*Dataset entries*
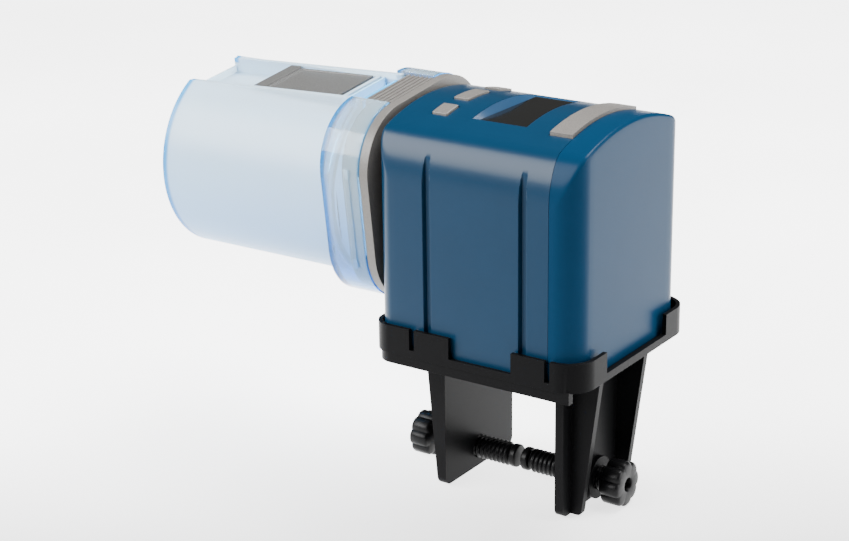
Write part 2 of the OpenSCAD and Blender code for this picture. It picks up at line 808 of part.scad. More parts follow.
module drum_collar() {
    color([0.5, 0.78, 0.92, 0.5]) on_drum_axis() difference() {
        union() {
            difference() {
                collar_prism(collar_x0, hub_x0 - 0.3, 0);
                collar_prism(collar_x0 + drum_wall, hub_x0, drum_wall);
            }
            for (side = [0, 1])
                mirror([0, side, 0])
                    block([-47.4, -45.6], [collar_half - eps, collar_half + 0.5], [-clip_z, clip_z]);
        }
        rod_x(collar_x0 - 1, collar_x0 + 5, drum_r + 0.02, 0, 0, 128);
        block([collar_x0 - 1, hub_x0 + 1], [-rail_half - 0.02, rail_half + 0.02],
            [channel_floor, collar_half + 1]);
    }
}

module feed_shutter() {
    color("#8d8b87") on_drum_axis() on_channel_slope() difference() {
        union() {
            block(shutter_x, [-shutter_half, shutter_half], [channel_floor + 0.2, shutter_top]);
            block([shutter_x[0], shutter_x[0] + 4.6], [-shutter_half, shutter_half],
                [shutter_top - 0.1, shutter_top + 0.7]);
        }
        block([shutter_x[0] + 5.4, shutter_x[1] - 1.2], [-shutter_half + 0.9, shutter_half - 0.9],
            [shutter_top - 0.4, shutter_top + 5]);
    }
}

mount_bracket();
left_clamp_pad();
left_thumb_screw();
right_clamp_pad();
right_thumb_screw();
main_housing();
shaft_bush();
gear_plate();
idler_axle();
drive_motor();
motor_screws();
circuit_board();
panel_switches();
board_chips();
lcd_module();
lcd_window();
index_switch();
battery_tray();
battery_cells();
battery_contacts();
battery_springs();
tray_screws();
end_cap();
set_button();
mode_button();
hour_button();
feed_bar();
drive_hub();
output_gear();
hub_clip();
idler_gear();
motor_pinion();
food_drum();
drum_collar();
feed_shutter();
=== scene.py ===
import json
import math

import bmesh
import bpy
from mathutils import Matrix, Vector

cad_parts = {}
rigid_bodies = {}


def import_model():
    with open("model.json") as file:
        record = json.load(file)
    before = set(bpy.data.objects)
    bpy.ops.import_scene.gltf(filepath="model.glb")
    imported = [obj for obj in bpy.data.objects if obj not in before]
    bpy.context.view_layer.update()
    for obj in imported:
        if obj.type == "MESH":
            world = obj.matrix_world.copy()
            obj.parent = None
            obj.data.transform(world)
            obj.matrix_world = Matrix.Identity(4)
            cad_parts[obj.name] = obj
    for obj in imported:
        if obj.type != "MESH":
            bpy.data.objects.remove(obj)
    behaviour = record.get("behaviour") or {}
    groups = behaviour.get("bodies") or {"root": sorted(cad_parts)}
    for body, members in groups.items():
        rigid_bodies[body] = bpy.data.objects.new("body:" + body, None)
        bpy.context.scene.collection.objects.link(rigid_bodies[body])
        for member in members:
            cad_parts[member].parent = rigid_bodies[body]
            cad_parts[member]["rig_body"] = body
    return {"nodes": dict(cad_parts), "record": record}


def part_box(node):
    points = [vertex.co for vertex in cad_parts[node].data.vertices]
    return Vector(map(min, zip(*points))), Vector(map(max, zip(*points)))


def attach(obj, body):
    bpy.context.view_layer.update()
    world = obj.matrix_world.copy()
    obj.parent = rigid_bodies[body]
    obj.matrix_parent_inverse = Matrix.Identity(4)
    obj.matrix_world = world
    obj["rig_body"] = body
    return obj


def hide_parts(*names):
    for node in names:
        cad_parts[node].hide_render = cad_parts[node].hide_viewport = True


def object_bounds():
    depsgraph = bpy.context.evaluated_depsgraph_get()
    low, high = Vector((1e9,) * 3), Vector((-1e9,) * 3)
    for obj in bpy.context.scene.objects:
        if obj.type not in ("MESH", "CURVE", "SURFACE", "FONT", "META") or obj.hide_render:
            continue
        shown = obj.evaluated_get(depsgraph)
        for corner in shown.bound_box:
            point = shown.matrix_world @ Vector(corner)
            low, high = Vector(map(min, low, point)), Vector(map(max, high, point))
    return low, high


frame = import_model()
CAD_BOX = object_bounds()

MM = 0.001
NODES = frame["nodes"]
BODY_OF = {n: o["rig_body"] for n, o in NODES.items()}
SLOT_OF = {p["node"]: p["material_slot"] for p in frame["record"]["subparts"]}
# Height of the drum's axis and the drum's turn about it at rest
AXIS_Z = 48.2
REST_TURN = math.radians(7)


def span(node, axis):
    """A CAD node's lowest and highest coordinate along an axis, in mm."""
    low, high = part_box(node)
    return low[axis] / MM, high[axis] / MM


# ---------------------------------------------------------------- camera

def look_camera():
    """A camera at the photograph's viewing angle: right of the near side, a little above."""
    azimuth, elevation, roll = math.radians(34.6), math.radians(19.35), math.radians(0.88)
    distance = 0.65
    target = Vector((-0.04133, 0, 0.01858))
    forward = Vector((-math.sin(azimuth) * math.cos(elevation),
                      math.cos(azimuth) * math.cos(elevation), -math.sin(elevation)))
    right = Vector((math.cos(azimuth), math.sin(azimuth), 0))
    up = right.cross(forward)
    turned_right = right * math.cos(roll) + up * -math.sin(roll)
    turned_up = up * math.cos(roll) + right * math.sin(roll)
    basis = Matrix((turned_right, turned_up, -forward)).transposed()
    data = bpy.data.cameras.new("camera")
    data.sensor_width = 36
    data.lens = 83.74
    data.clip_end = 20
    camera = bpy.data.objects.new("camera", data)
    camera.matrix_world = Matrix.Translation(target - forward * distance) @ basis.to_4x4()
    bpy.context.scene.collection.objects.link(camera)
    bpy.context.scene.camera = camera


look_camera()


# ---------------------------------------------------------------- materials

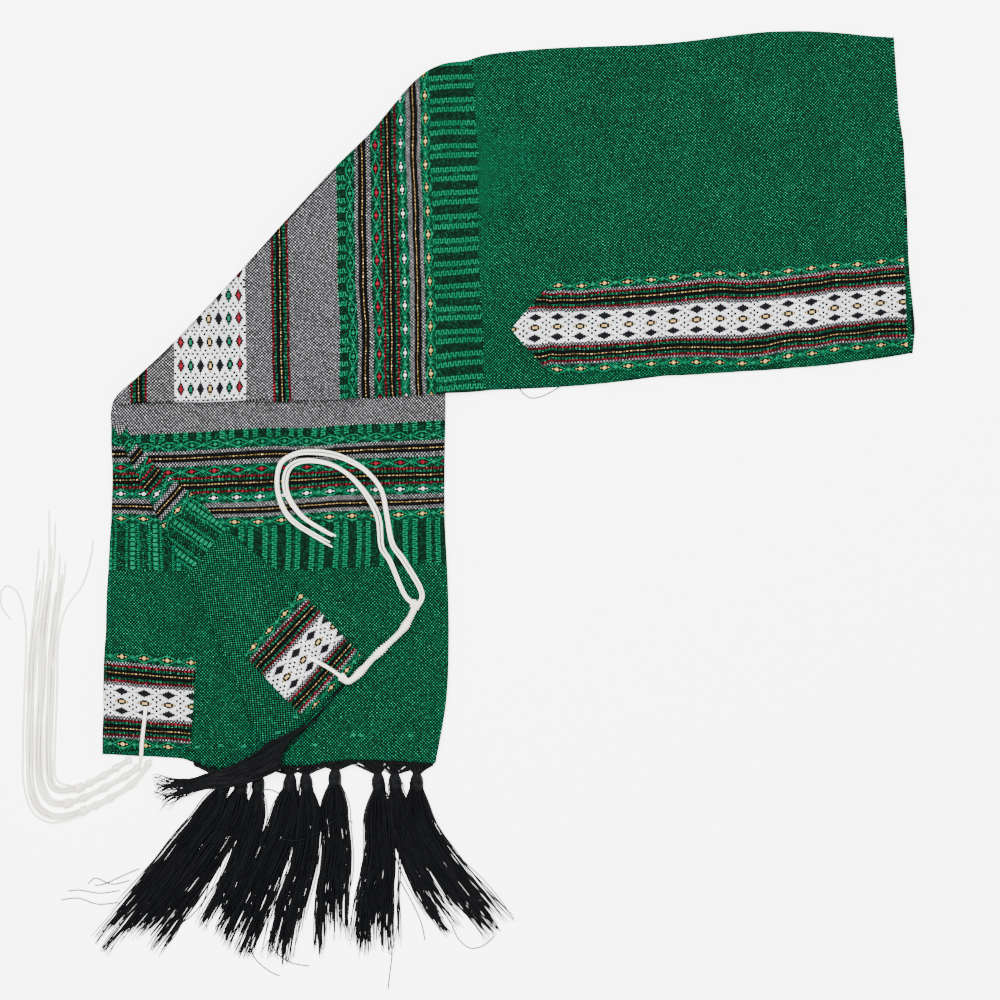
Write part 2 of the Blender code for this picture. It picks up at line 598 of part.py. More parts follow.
def make_cloths(green, white):
    """The stretches of the shawl that show, the neckband and the corner patches."""
    two_folds = lobed_edge(2, 0.9, 0.5)
    selvedges = lobed_edge(ARM_LAYERS, 0.7, 0.9)
    arm_fold = mixed_edge(rounded_edge(5, FOLD_RADIUS, True), two_folds, *FOLD_ENDS)
    fold_nose = [(1.3, 0.85), (2.3, 0.55), (2.8, 0.2)]
    cloth("shawl_upper_arm", ARM_SPANS, ARM_THICK, selvedges, arm_fold, SECTION_POINTS, green,
          ground=under_arm, relief=arm_relief, last_bow=FOLD_BOW, nose=fold_nose)

    stack_left = mixed_edge(lobed_edge(STACK_LAYERS, 0.7, 0.9),
                            rounded_edge(7, STACK_LAYERS * LAYER, False), *STACK_FOLD)
    cloth("shawl_lower_layers", STACK_SPANS, STACK_LAYERS * LAYER, stack_left,
          lobed_edge(2, 0.9, 0.4), SECTION_POINTS, green, relief=lower_relief, first_bow=HEM_BOW)

    thin = rounded_edge(3, 0.35, True)
    cloth("shawl_lower_leaf", LEAF_SPANS, LAYER, thin, thin, SECTION_POINTS, green,
          ground=lower_relief, first_bow=LEAF_BOW)
    cloth("shawl_corner_flap", FLAP_SPANS, LAYER, rounded_edge(3, 0.8, True), thin, 6, green,
          ground=lower_relief)

    cloth("neckband", BAND_SPANS, PATCH, thin, thin, 5, white,
          ground=lambda x, y: on_arm(x, y) + SEAM_GAP)
    cloth("corner_patch_left", PATCH_LEFT_SPANS, PATCH, thin, thin, 4, white,
          ground=lambda x, y: lower_relief(x, y) + LEAF_BASE)
    cloth("corner_patch_flap", PATCH_FLAP_SPANS, PATCH, thin, thin, 4, white,
          ground=lambda x, y: lower_relief(x, y) + FLAP_BASE + LAYER + SEAM_GAP)


def smooth_path(points, count):
    """Evenly numbered points on a smooth curve through hand-placed ones."""
    last = len(points) - 1
    result = []
    for i in range(count):
        position = last * i / (count - 1)
        row = min(int(position), last - 1)
        near = [points[max(0, min(last, row + k))] for k in (-1, 0, 1, 2)]
        result.append(Vector([catmull(*[p[axis] for p in near], position - row)
                              for axis in range(3)]))
    return result


def tube(mesh, centres, radii, sides, flatten=1.0):
    """A closed tube through the centres, a flat cap at each end."""
    loops = []
    for i, centre in enumerate(centres):
        before = centres[max(0, i - 1)]
        after = centres[min(len(centres) - 1, i + 1)]
        ahead = (after - before).normalized()
        side = ahead.cross(Vector((0.0, 0.0, 1.0))).normalized()
        up = side.cross(ahead).normalized()
        loop = []
        for k in range(sides):
            turn = 2.0 * math.pi * (k + 0.25) / sides
            out = side * math.cos(turn) + up * (math.sin(turn) * flatten)
            loop.append(mesh.verts.new((centre + out * radii[i]) * MM))
        loops.append(loop)
    for low, high in zip(loops, loops[1:]):
        for k in range(sides):
            j = (k + 1) % sides
            mesh.faces.new((low[k], low[j], high[j], high[k]))
    mesh.faces.new(loops[0])
    mesh.faces.new(loops[-1])


def fuse(name, backing, strands, material):
    """One body from a backing and the strands rooted in it."""
    for mesh in (backing, strands):
        bmesh.ops.recalc_face_normals(mesh, faces=mesh.faces)
    cutter = keep(name + "_strands", strands, material)
    cutter.hide_render = True
    cutter.display_type = "WIRE"
    body = keep(name, backing, material)
    union = body.modifiers.new("roots", "BOOLEAN")
    union.operation = "UNION"
    union.object = cutter
    return body


def end_line(share):
    """A point on the end of the lower layers, as their section has it, and outwards."""
    span = STACK_SPANS[0]
    across = SECTION_POINTS + 1
    reach = Vector((span.bx - span.ax, span.by - span.ay, 0.0))
    outward = Vector((reach.y, -reach.x, 0.0)).normalized()
    low = math.floor(share * across)
    corners = []
    for step in (low, min(low + 1, across)):
        s = step / across
        corners.append(Vector((span.ax, span.ay, 0.0)) + reach * s
                       + outward * bow_at(HEM_BOW, s))
    return corners[0].lerp(corners[1], share * across - low), outward


def hem_depth(share):
    """Depth of the black hem at a share of the way across."""
    for low, high in zip(HEM_DEPTHS, HEM_DEPTHS[1:]):
        if share <= high.share:
            t = (share - low.share) / (high.share - low.share)
            return low.depth + (high.depth - low.depth) * t
    return HEM_DEPTHS[-1].depth


def hem_ring(near, far, thick):
    """The section of a black hem between the cloth's edge and the fringe."""
    reach = far - near
    return [
        near + Vector((0.0, 0.0, 0.5 * thick)),
        near + reach * 0.12,
        near + reach * 0.85,
        far + Vector((0.0, 0.0, 0.8 * thick)),
        near + reach * 0.8 + Vector((0.0, 0.0, thick)),
        near + reach * 0.15 + Vector((0.0, 0.0, 0.9 * thick)),
    ]


def make_hems(material):
    """Narrow black bands of gathered warp ends, just past the cloth's edges."""
    lift = Vector((0.0, 0.0, SEAM_GAP))
    sides = {"hem_left": [], "hem_right": []}
    for row in HEM_DEPTHS:
        edge, outward = end_line(row.share)
        near = edge + outward * SEAM_GAP + lift
        ring = hem_ring(near, near + outward * row.depth, HEM_THICK)
        if row.share <= HEM_SPLIT:
            aside = Vector((-SEAM_GAP if row.share == HEM_SPLIT else 0.0, 0.0, 0.0))
            sides["hem_left"].append([p + aside for p in ring])
        if row.share >= HEM_SPLIT:
            sides["hem_right"].append(ring)
    for name, rings in sides.items():
        skin(name, rings, material)
    low = FLAP_BASE + FLAP_HEM_LIFT
    skin("hem_flap", [
        hem_ring(Vector((row.ax, row.ay, low)), Vector((row.bx, row.by, low)),
                 FLAP_HEM_THICK)
        for row in FLAP_HEM
    ], material)


def tassel_spread(tassel, share, knot_share):
    """Half-width of a tassel at a share of its length: tied, then fuller, then fanned."""
    full = knot_share + 0.14
    if share < knot_share:
        return TIED_SPREAD
    if share < full:
        rise = (share - knot_share) / (full - knot_share)
        return TIED_SPREAD + (tassel.spread - TIED_SPREAD) * math.sin(math.pi / 2 * rise)
    t = (share - full) / (1.0 - full)
    return tassel.spread + (tassel.tip_spread - tassel.spread) * t


def seat_on_hem(share, ahead):
    """Where a knot starts, so that its end face just clears the hem."""
    edge, outward = end_line(share)
    depth = max(hem_depth(share + aside) for aside in (-0.011, 0.0, 0.011))
    lean = abs(ahead.x)
    clear = KNOT_START * abs(ahead.y) + KNOT_END_RADIUS * lean + SEAM_GAP
    return edge + outward * (SEAM_GAP + depth + clear) + Vector((0.0, 0.0, KNOT_HEIGHT))


def make_tassel(tassel, material):
    """A knotted head, and its locks in two rows that fan out over the floor."""
    points = [Vector(p) for p in tassel.points]
    if tassel.seat:
        edge, _outward = end_line(tassel.seat)
        lead = points[0] - edge
        ahead = Vector((lead.x, lead.y, 0.0)).normalized()
        points.insert(0, seat_on_hem(tassel.seat, ahead))
    path = smooth_path(points, 60)
    start = path[0]
    ahead = (path[3] - path[0]).normalized()
    head = bmesh.new()
    knot = [(-KNOT_START, KNOT_END_RADIUS), (0.0, TASSEL_KNOT * 0.89), (3.0, TASSEL_KNOT),
            (6.5, TASSEL_KNOT * 0.94), (9.5, TASSEL_KNOT * 0.96), (KNOT_LENGTH, TASSEL_KNOT * 0.94)]
    tube(head, [start + ahead * along for along, _ in knot], [r for _, r in knot],
         KNOT_SIDES, 0.92)
    locks = bmesh.new()
    length = sum((b - a).length for a, b in zip(path, path[1:]))
    for row in range(2):
        for column in range(LOCK_COLUMNS):
            number = row * LOCK_COLUMNS + column
            uneven = math.sin(number * 2.3 + length)
            long_lock = tassel.share < 1.0 and number == LOCK_COLUMNS + 3
            reach = 1.0 if long_lock else tassel.share * (0.955 + 0.045 * uneven)
            aside = (column - (LOCK_COLUMNS - 1) / 2) / (LOCK_COLUMNS / 2) + 0.10 * (row - 0.5)
            centres = []
            radii = []
            for step in range(LOCK_STEPS):
                grow = step / (LOCK_STEPS - 1)
                share = LOCK_ROOT / length + (reach - LOCK_ROOT / length) * grow
                spot = min(share, 0.9999) * (len(path) - 1)
                low = int(spot)
                centre = path[low].lerp(path[low + 1], spot - low)
                flow = (path[low + 1] - path[low]).normalized()
                side = flow.cross(Vector((0.0, 0.0, 1.0))).normalized()
                close = min(1.0, max(0.35, share / 0.16))
                half_row = 0.5 * ROW_HEIGHT * max(0.62, close)
                height = (row - 0.5) * 2.0 * half_row
                half_width = tassel_spread(tassel, share, KNOT_LENGTH / length)
                centres.append(centre + side * (aside * half_width)
                               + Vector((0.0, 0.0, height)))
                pitch = 2.0 * half_width / LOCK_COLUMNS
                widest = min(LOCK_WIDTH, pitch * 0.80)
                radii.append(widest / 2 * (0.55 if step == LOCK_STEPS - 1 else 1.0))
            tube(locks, centres, radii, LOCK_SIDES)
    return fuse("fringe_tassel_" + tassel.name, head, locks, material)


def surface_height(place):
    """The height of the face that a string lies on at one place."""
    creased = place.over > ON_FLOOR + 2.0
    return place.over + (lower_relief(place.x, place.y) if creased else 0.0)


def laid_route(places, radius):
    """The middle line of a string or cord that rests on what is under it."""
    return [
        Vector((place.x, place.y, surface_height(place) + SEAM_GAP + radius))
        for place in places
    ]


def string_grid(columns, rows, count):
    """Places of strings in a bunch, as steps aside and up, the lowest row first."""
    places = []
    for row in range(rows):
        for column in range(columns):
            places.append((column - (columns - 1) / 2, row))
    return places[:count]


def add_strings(mesh, route, grid, steps, ends):
    """Strings side by side along one route, each ending at its own share of it."""
    path = smooth_path(laid_route(route, STRING / 2), 90)
    for number, (aside, up) in enumerate(grid):
        reach = ends[number % len(ends)]
        centres = []
        for step in range(steps):
            spot = min(reach * step / (steps - 1), 0.9999) * (len(path) - 1)
            low = int(spot)
            centre = path[low].lerp(path[low + 1], spot - low)
            flow = path[low + 1] - path[low]
            side = flow.normalized().cross(Vector((0.0, 0.0, 1.0))).normalized()
            centres.append(centre + side * (aside * STRING_PITCH)
                           + Vector((0.0, 0.0, up * STRING_PITCH)))
        tube(mesh, centres, [STRING / 2] * steps, STRING_SIDES)


def make_corner_strings(name, cord, bunches, thin_until, material):
    """A wound and knotted cord, and the loose strings fused into its end knot."""
    path = smooth_path(laid_route(cord, 0.0), CORD_STEPS)
    radii = []
    for step in range(CORD_STEPS):
        share = step / (CORD_STEPS - 1)
        if share < thin_until:
            radii.append(CORD_RADIUS * PLAIN_CORD)
            continue
        wound = (share - thin_until) / (1.0 - thin_until)
        knot = abs(math.cos(wound * math.pi * 4.0)) ** 6
        radii.append(CORD_RADIUS + (KNOT_RADIUS - CORD_RADIUS) * knot)
    beyond = (path[-1] - path[-2]).normalized()
    path.append(path[-1] + beyond * END_KNOT_REACH)
    radii[-1] = END_KNOT
    radii.append(END_KNOT * 0.9)
    seated = [spot + Vector((0.0, 0.0, r * CORD_FLAT)) for spot, r in zip(path, radii)]
    backing = bmesh.new()
    tube(backing, seated, radii, CORD_SIDES, CORD_FLAT)
    strings = bmesh.new()
    for route, grid, ends in bunches:
        add_strings(strings, route, grid, STRING_STEPS if len(grid) > 1 else STRAY_STEPS,
                    ends)
    return fuse("corner_strings_" + name, backing, strings, material)


def main():
    """Builds the whole folded shawl."""
    clear_scene()
    green = make_material("woven_green_cloth", CLOTH_GREEN, 0.9)
    white = make_material("woven_patterned_band", PATCH_WHITE, 0.9)
    black = make_material("black_fringe_thread", THREAD_BLACK, 0.75)
    ivory = make_material("ivory_corner_string", STRING_WHITE, 0.8)
    make_cloths(green, white)
    make_hems(black)
    for tassel in TASSELS:
        make_tassel(tassel, black)
    fours = string_grid(2, 2, 4)
    eights = string_grid(3, 3, 8)
    make_corner_strings("flap", FLAP_CORD, [
        (FLAP_STRINGS_INNER, fours, (1.0, 0.985, 0.97, 0.95)),
        (FLAP_STRINGS_OUTER, fours, (0.99, 1.0, 0.82, 0.96)),
    ], 0.30, ivory)
    sevens = string_grid(3, 2, 6) + [(0.0, 2)]
    alone = [(0.0, 0)]
    ends = (1.0, 0.93, 0.97, 0.86, 0.90, 0.80, 0.72, 0.84)
    for name, cord in LEFT_CORDS.items():
        stray = STRAY_STRINGS.get(name)
        bunches = [(LEFT_STRINGS[name], sevens if stray else eights, ends)]
        if stray:
            bunches.append((stray, alone, (1.0,)))
        thin_until = 0.5 if name == "left_1" else 0.05
        make_corner_strings(name, cord, bunches, thin_until, ivory)


main()
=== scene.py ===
# %% [markdown]
# # A folded prayer shawl, laid flat
# The real thing is one long handwoven cloth with a black warp and coloured wefts. It is folded
# lengthwise, then crosswise, and the bundle is turned under on a diagonal. This lesson dresses
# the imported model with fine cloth, a woven pattern, fringe threads and wool strings. The packed
# model gives the frame: everything here is in the same metres.

# %% The frame
import math
import random
from collections import namedtuple

import bmesh
import bpy
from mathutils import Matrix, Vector, noise


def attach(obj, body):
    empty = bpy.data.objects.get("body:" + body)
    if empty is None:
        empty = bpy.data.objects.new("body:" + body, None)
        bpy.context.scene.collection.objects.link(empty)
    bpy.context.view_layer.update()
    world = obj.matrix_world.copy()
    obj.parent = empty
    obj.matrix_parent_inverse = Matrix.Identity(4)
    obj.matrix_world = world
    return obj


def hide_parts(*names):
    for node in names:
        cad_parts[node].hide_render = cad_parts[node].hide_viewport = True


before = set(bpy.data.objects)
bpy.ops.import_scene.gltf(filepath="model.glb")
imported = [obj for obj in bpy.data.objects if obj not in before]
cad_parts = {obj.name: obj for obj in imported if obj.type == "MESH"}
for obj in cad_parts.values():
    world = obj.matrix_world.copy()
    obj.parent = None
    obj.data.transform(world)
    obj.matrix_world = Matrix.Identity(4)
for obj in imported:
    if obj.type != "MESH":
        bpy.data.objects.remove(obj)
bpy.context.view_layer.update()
MM = 0.001
print("nodes to dress:", len(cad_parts))

# %% [markdown]
# The tables below are in millimetres, as a maker would measure the folded cloth. A span is one
# line across the cloth, from edge a to edge b. Short tables of spans are easier to adjust than
# a mesh, and the same spans give the surface, its edges and its weave.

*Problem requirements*
Give again the lines from the one with "mount_bracket();" to the one with "for member in", both lines included, exactly and with no other line.

*Task solution*
mount_bracket();
left_clamp_pad();
left_thumb_screw();
right_clamp_pad();
right_thumb_screw();
main_housing();
shaft_bush();
gear_plate();
idler_axle();
drive_motor();
motor_screws();
circuit_board();
panel_switches();
board_chips();
lcd_module();
lcd_window();
index_switch();
battery_tray();
battery_cells();
battery_contacts();
battery_springs();
tray_screws();
end_cap();
set_button();
mode_button();
hour_button();
feed_bar();
drive_hub();
output_gear();
hub_clip();
idler_gear();
motor_pinion();
food_drum();
drum_collar();
feed_shutter();
=== scene.py ===
import json
import math

import bmesh
import bpy
from mathutils import Matrix, Vector

cad_parts = {}
rigid_bodies = {}


def import_model():
    with open("model.json") as file:
        record = json.load(file)
    before = set(bpy.data.objects)
    bpy.ops.import_scene.gltf(filepath="model.glb")
    imported = [obj for obj in bpy.data.objects if obj not in before]
    bpy.context.view_layer.update()
    for obj in imported:
        if obj.type == "MESH":
            world = obj.matrix_world.copy()
            obj.parent = None
            obj.data.transform(world)
            obj.matrix_world = Matrix.Identity(4)
            cad_parts[obj.name] = obj
    for obj in imported:
        if obj.type != "MESH":
            bpy.data.objects.remove(obj)
    behaviour = record.get("behaviour") or {}
    groups = behaviour.get("bodies") or {"root": sorted(cad_parts)}
    for body, members in groups.items():
        rigid_bodies[body] = bpy.data.objects.new("body:" + body, None)
        bpy.context.scene.collection.objects.link(rigid_bodies[body])
        for member in members:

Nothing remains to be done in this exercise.